Then set up the instrumentation in a different file:

instrumentation.js
import { NodeSDK } from '@opentelemetry/sdk-node';
import { ConsoleSpanExporter } from '@opentelemetry/sdk-trace-node';
import { getNodeAutoInstrumentations } from '@opentelemetry/auto-instrumentations-node';

const sdk = new NodeSDK({
  traceExporter: new ConsoleSpanExporter(),
  instrumentations: [getNodeAutoInstrumentations()],
});

sdk.start();

Finally, you must register the instrumentation before your application code like this:

app.js
import './instrumentation.js';
import Fastify from 'fastify'; . . .

Start the application and send a few requests to the / endpoint. You'll start seeing spans that track the lifetime of each request in the console:

Output
. . .
{
  resource: {
    attributes: {
      . . .
    }
  },
  traceId: '1bb070e6ff071ce5ae311695861ad5ae',
  parentId: 'fee8dce0965687ac',
  traceState: undefined,
  name: 'GET',
  id: 'dc00b1e8bb4e11c2',
  kind: 2,
  timestamp: 1715071474394000,
  duration: 524759.881,
  attributes: {
    'http.request.method': 'GET',
    'http.request.method_original': 'GET',
    'url.full': 'https://icanhazdadjoke.com/',
    'url.path': '/',
    'url.query': '',
    'url.scheme': 'https',
    'server.address': 'icanhazdadjoke.com',
    'server.port': 443,
    'user_agent.original': 'node',
    'network.peer.address': '2606:4700:3033::6815:420f',
    'network.peer.port': 443,
    'http.response.status_code': 200
  },
  status: { code: 0 },
  events: [],
  links: []
}

{
  resource: {
    attributes: {
      . . .
    }
  },
  traceId: '1bb070e6ff071ce5ae311695861ad5ae',
  parentId: undefined,
  traceState: undefined,
  name: 'GET',
  id: 'fee8dce0965687ac',
  kind: 1,
  timestamp: 1715071474382000,
  duration: 544035.726,
  attributes: {
    'http.url': 'http://localhost:8080/',
    'http.host': 'localhost:8080',
    'net.host.name': 'localhost',
    'http.method': 'GET',
    'http.scheme': 'http',
    'http.target': '/',
    'http.user_agent': 'curl/8.6.0',
    'http.flavor': '1.1',
    'net.transport': 'ip_tcp',
    'net.host.ip': '::1',
    'net.host.port': 8080,
    'net.peer.ip': '::1',
    'net.peer.port': 59792,
    'http.status_code': 200,
    'http.status_text': 'OK'
  },
  status: { code: 0 },
  events: [],
  links: []
}

The trace for each request contains two spans: one for the request to the server and the other for the GET request to icanhazdadjoke.com's API. Armed with such data, you'll be able to immediately pinpoint slowdowns within your services or their dependencies.
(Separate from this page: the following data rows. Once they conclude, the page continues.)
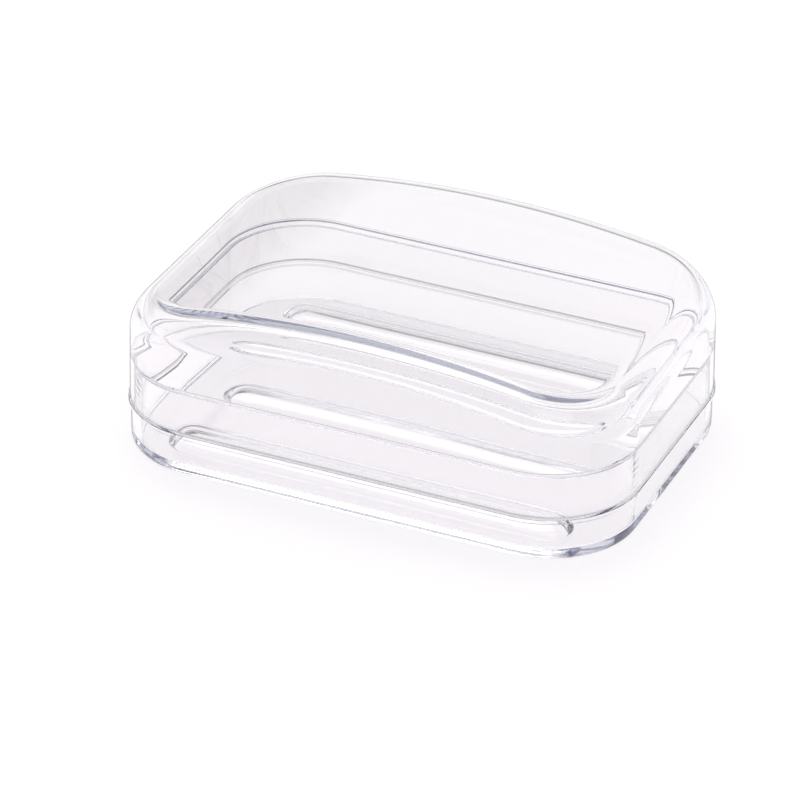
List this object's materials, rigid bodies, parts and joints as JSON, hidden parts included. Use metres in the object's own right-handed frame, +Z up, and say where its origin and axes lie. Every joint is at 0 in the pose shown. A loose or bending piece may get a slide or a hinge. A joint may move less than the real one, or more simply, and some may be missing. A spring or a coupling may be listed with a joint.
{
  "type": "covered soap dish",
  "caption": "Clear plastic soap dish: a shallow tray with raised ribs on its floor and a deep lift-off lid with an arched top that seats over the tray's lip.",
  "frame": {"origin": "middle of the tray's underside, on the surface it stands on", "axes": "+Z up and the way the lid lifts off, +X along the dish's long side, +Y across it, -Y the long side nearer the camera"},
  "size_m": [0.1206, 0.0846, 0.0415],
  "materials": {
    "clear_tray_plastic": "gloss",
    "clear_lid_plastic": "gloss"
  },
  "bodies": {
    "tray": {"base_tray": "clear_tray_plastic"},
    "lid": {"lid": "clear_lid_plastic"}
  },
  "joints": [
    {"name": "lid_lift", "type": "slide", "parent": "tray", "child": "lid", "axis": [0, 0, 1], "range_m": [0, 0.045]}
  ]
}
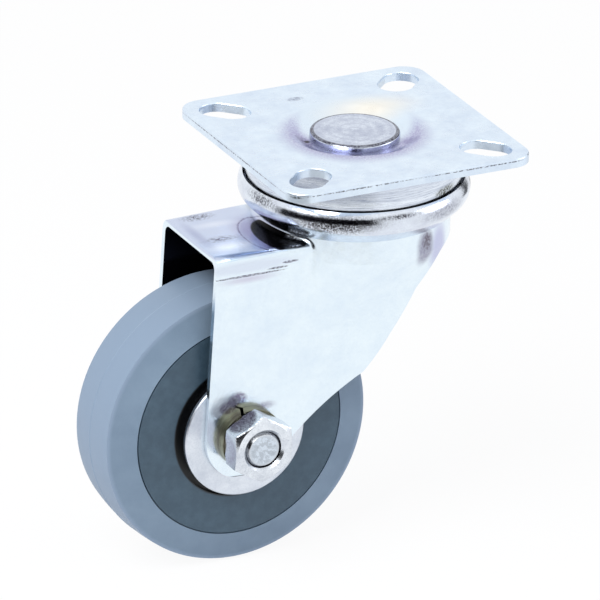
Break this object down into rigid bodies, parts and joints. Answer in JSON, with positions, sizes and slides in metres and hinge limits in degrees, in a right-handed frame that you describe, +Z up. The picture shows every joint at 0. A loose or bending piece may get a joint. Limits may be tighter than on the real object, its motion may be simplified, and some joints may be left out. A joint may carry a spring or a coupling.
{
  "type": "swivel castor",
  "caption": "Swivel castor: square plate with corner slots, ball race swivel head, pressed steel fork and a rubber tyred wheel on ball bearings.",
  "frame": {"origin": "centre of the top plate's upper face, on the swivel axis", "axes": "+Z up out of the mounting face, +X forward so that the wheel trails towards -X, Y along the wheel's axle with the nut at -Y"},
  "size_m": [0.11, 0.0698, 0.111],
  "materials": {
    "plate_zinc": "bright zinc plating on pressed sheet",
    "pin_zinc": "bright zinc plating on a turned rivet",
    "race_zinc": "bright zinc plating on a formed ring",
    "collar_zinc": "glossy zinc plating on rolled sheet",
    "fork_zinc": "glossy zinc plating on pressed sheet",
    "disc_zinc": "bright zinc plating on a stamped disc",
    "fastener_zinc": "bright zinc plating on cold headed steel",
    "washer_zinc": "dull zinc plating on spring steel",
    "bearing_steel": "ground and polished",
    "cage_steel": "pressed, satin",
    "tyre_rubber": "grey, smooth, matte",
    "hub_plastic": "dark slate grey, fine satin"
  },
  "bodies": {
    "plate": {"top_plate": "plate_zinc", "king_pin": "pin_zinc", "upper_race": "race_zinc", "lower_race": "bearing_steel"},
    "fork": {"fork": "fork_zinc", "rolled_collar": "collar_zinc", "axle_bolt": "fastener_zinc", "axle_nut": "fastener_zinc", "spring_washer": "washer_zinc", "near_hub_disc": "disc_zinc", "far_hub_disc": "disc_zinc", "near_inner_ring": "bearing_steel", "far_inner_ring": "bearing_steel", "bearing_spacer": "bearing_steel"},
    "wheel": {"tyre": "tyre_rubber", "wheel_hub": "hub_plastic", "near_outer_ring": "bearing_steel", "far_outer_ring": "bearing_steel"},
    "upper_ball_row": {"upper_balls": "bearing_steel"},
    "lower_ball_row": {"lower_balls": "bearing_steel"},
    "near_ball_set": {"near_bearing_balls": "bearing_steel", "near_bearing_cage": "cage_steel"},
    "far_ball_set": {"far_bearing_balls": "bearing_steel", "far_bearing_cage": "cage_steel"}
  },
  "joints": [
    {"name": "swivel", "type": "hinge", "parent": "plate", "child": "fork", "pos_m": [0, 0, 0], "axis": [0, 0, 1], "continuous": true},
    {"name": "wheel_spin", "type": "hinge", "parent": "fork", "child": "wheel", "pos_m": [-0.0375, 0, -0.0734], "axis": [0, 1, 0], "continuous": true},
    {"name": "upper_ball_roll", "type": "hinge", "parent": "plate", "child": "upper_ball_row", "pos_m": [0, 0, -0.0121], "axis": [0, 0, 1], "continuous": true},
    {"name": "lower_ball_roll", "type": "hinge", "parent": "plate", "child": "lower_ball_row", "pos_m": [0, 0, -0.01665], "axis": [0, 0, 1], "continuous": true},
    {"name": "near_ball_orbit", "type": "hinge", "parent": "fork", "child": "near_ball_set", "pos_m": [-0.0375, -0.0061, -0.0734], "axis": [0, 1, 0], "continuous": true},
    {"name": "far_ball_orbit", "type": "hinge", "parent": "fork", "child": "far_ball_set", "pos_m": [-0.0375, 0.0061, -0.0734], "axis": [0, 1, 0], "continuous": true}
  ],
  "couplings": [
    {"joint": "upper_ball_roll", "follows": "swivel", "ratio": 0.5},
    {"joint": "lower_ball_roll", "follows": "swivel", "ratio": 0.5},
    {"joint": "near_ball_orbit", "follows": "wheel_spin", "ratio": 0.6172},
    {"joint": "far_ball_orbit", "follows": "wheel_spin", "ratio": 0.6172}
  ]
}
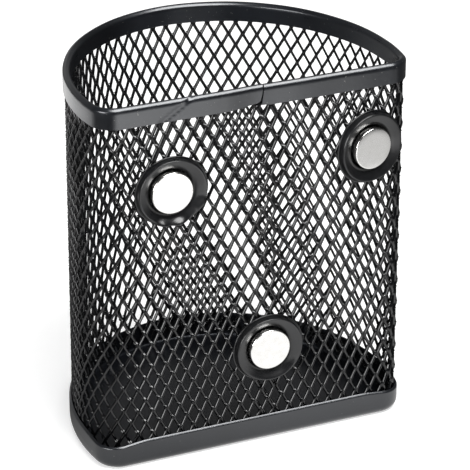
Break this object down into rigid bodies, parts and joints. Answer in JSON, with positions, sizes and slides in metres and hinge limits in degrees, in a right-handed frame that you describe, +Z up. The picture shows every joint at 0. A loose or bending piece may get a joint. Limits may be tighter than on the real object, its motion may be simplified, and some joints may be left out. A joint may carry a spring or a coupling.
{
  "type": "magnetic pen holder",
  "caption": "D-shaped open pen cup of black diamond mesh, with a folded rim, a solid base pan and plated magnets in flanged cups on its flat face.",
  "frame": {"origin": "on the floor plane, under the middle of the bounding box of the whole holder", "axes": "+Z up towards the open top; -Y out of the flat face that carries the magnets; +X to the right for a viewer who faces the magnets"},
  "size_m": [0.0868, 0.0632, 0.1],
  "materials": {
    "mesh_paint": "glossy black enamel on expanded steel",
    "sheet_paint": "semi-gloss black enamel on sheet steel",
    "cup_paint": "glossy black enamel on pressed steel",
    "magnet_plating": "bright nickel plating"
  },
  "bodies": {
    "root": {"mesh_wall": "mesh_paint", "top_rim": "sheet_paint", "base_pan": "sheet_paint", "magnet_cup_upper_left": "cup_paint", "magnet_cup_upper_right": "cup_paint", "magnet_cup_lower": "cup_paint", "retainer_upper_left": "cup_paint", "retainer_upper_right": "cup_paint", "retainer_lower": "cup_paint", "magnet_upper_left": "magnet_plating", "magnet_upper_right": "magnet_plating", "magnet_lower": "magnet_plating"}
  },
  "joints": []
}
Let's look at how to add custom instrumentation next for even deeper insights.

2. Instrument your code

Automatic instrumentation gives you a solid foundation, but to truly understand the inner workings of your system, you'll need custom instrumentation. This lets you monitor the specific business logic that makes your application unique.
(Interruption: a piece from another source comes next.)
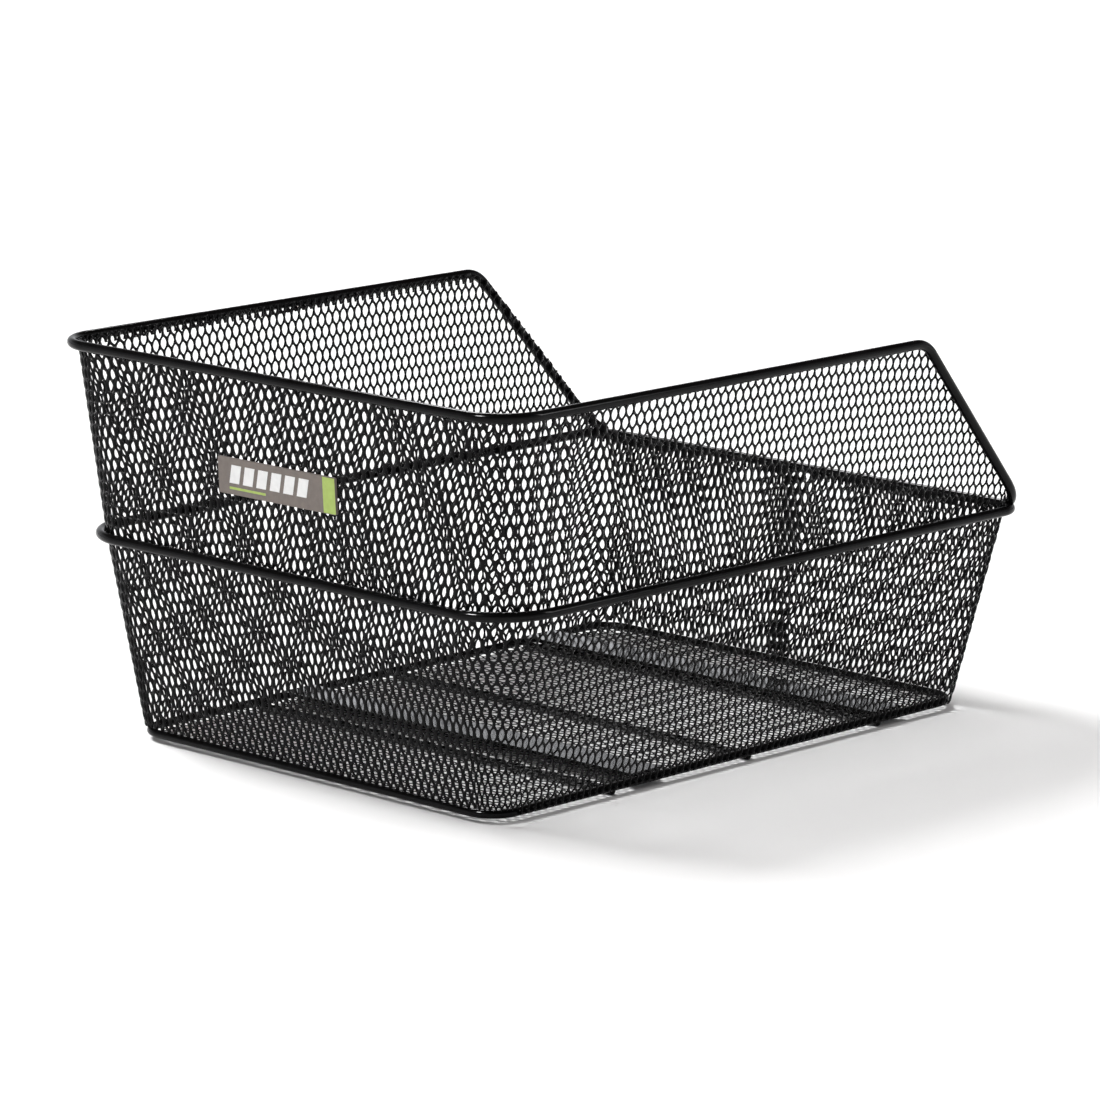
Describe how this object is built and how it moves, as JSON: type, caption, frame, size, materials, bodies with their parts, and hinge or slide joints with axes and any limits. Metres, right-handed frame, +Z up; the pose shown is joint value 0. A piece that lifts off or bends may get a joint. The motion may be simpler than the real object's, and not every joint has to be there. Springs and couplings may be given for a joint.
{
  "type": "bicycle rear carrier basket",
  "caption": "Open basket of black expanded-metal mesh on a round-wire frame, with a low cut-away front wall, a waist ring, mounting strips on the floor and a plain badge on the rear wall.",
  "frame": {"origin": "centre of the bounding box in plan, on the ground under the cross wires", "axes": "+X towards the low front wall, +Y to the left, +Z up"},
  "size_m": [0.4581, 0.378, 0.2409],
  "materials": {
    "black_coat": "gloss",
    "black_mesh": "gloss",
    "badge_paint": "satin",
    "screw_steel": "satin"
  },
  "bodies": {
    "root": {"rim_wire": "black_coat", "ring_wire": "black_coat", "base_frame_wire": "black_coat", "cross_wire_rear": "black_coat", "cross_wire_middle": "black_coat", "cross_wire_front": "black_coat", "left_wall_mesh": "black_mesh", "right_wall_mesh": "black_mesh", "rear_wall_mesh": "black_mesh", "front_wall_mesh_left": "black_mesh", "front_wall_mesh_right": "black_mesh", "floor_mesh": "black_mesh", "mounting_strip_rear": "black_coat", "mounting_strip_front": "black_coat", "badge_plate": "badge_paint", "badge_backing_plate": "black_coat", "badge_screw_left": "screw_steel", "badge_screw_right": "screw_steel"}
  },
  "joints": []
}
To get started, you need to identify the unit of work you'd like to track. This could be function executions, cache interactions, background tasks, or other internal steps within a service

Assuming you have the following route in your application that calculates the specified Fibonacci number:

app.js
. . .

function fibonacci(n) {
  if (n <= 1) return n;
  return fibonacci(n - 1) + fibonacci(n - 2);
}

fastify.get('/fibonacci/:n', (request, reply) => {
  const n = parseInt(request.params.n, 10);

  const result = fibonacci(n);

  reply.send({ result });
});

. . .

You can use the following code to create a span for each Fibonacci computation like this:

app.js
import './instrumentation.js';
import Fastify from 'fastify';
import { trace } from '@opentelemetry/api';
const tracer = trace.getTracer('fastify-app', '0.1.0');
. . . fastify.get('/fibonacci/:n', (request, reply) => { const n = parseInt(request.params.n, 10);
const span = tracer.startSpan('calculate-fibonacci-number', {
attributes: {
'fibonacci.input': n,
},
});
const result = fibonacci(n);
span.setAttribute('fibonacci.result', result);
span.end();
reply.send({ result }); });

Custom instrumentation starts with obtaining the tracer and creating a span for the work you'd like to track. You can attach key/value pairs to the span to provide more details about the operation that it's tracking. Once the operation is done, the span is finalized with span.end().

Such instrumentation will now capture spans detailing how long each Fibonacci calculation takes, its input, and the result:

Output
{
  resource: {
    attributes: {
     . . .
    }
  },
  traceId: '94acf0a34595230b72acbd473ca78617',
  parentId: '91888aca54a65286',
  traceState: undefined,
  name: 'calculate-fibonacci-number',
  id: '88ec3f8d2304a32e',
  kind: 0,
  timestamp: 1715076859034000,
  duration: 28.72,
  attributes: { 'fibonacci.input': 10, 'fibonacci.result': 55 },
  status: { code: 0 },
  events: [],
  links: []
}

Up next, we'll explore how to visualize this collected data to troubleshoot issues and optimize your application!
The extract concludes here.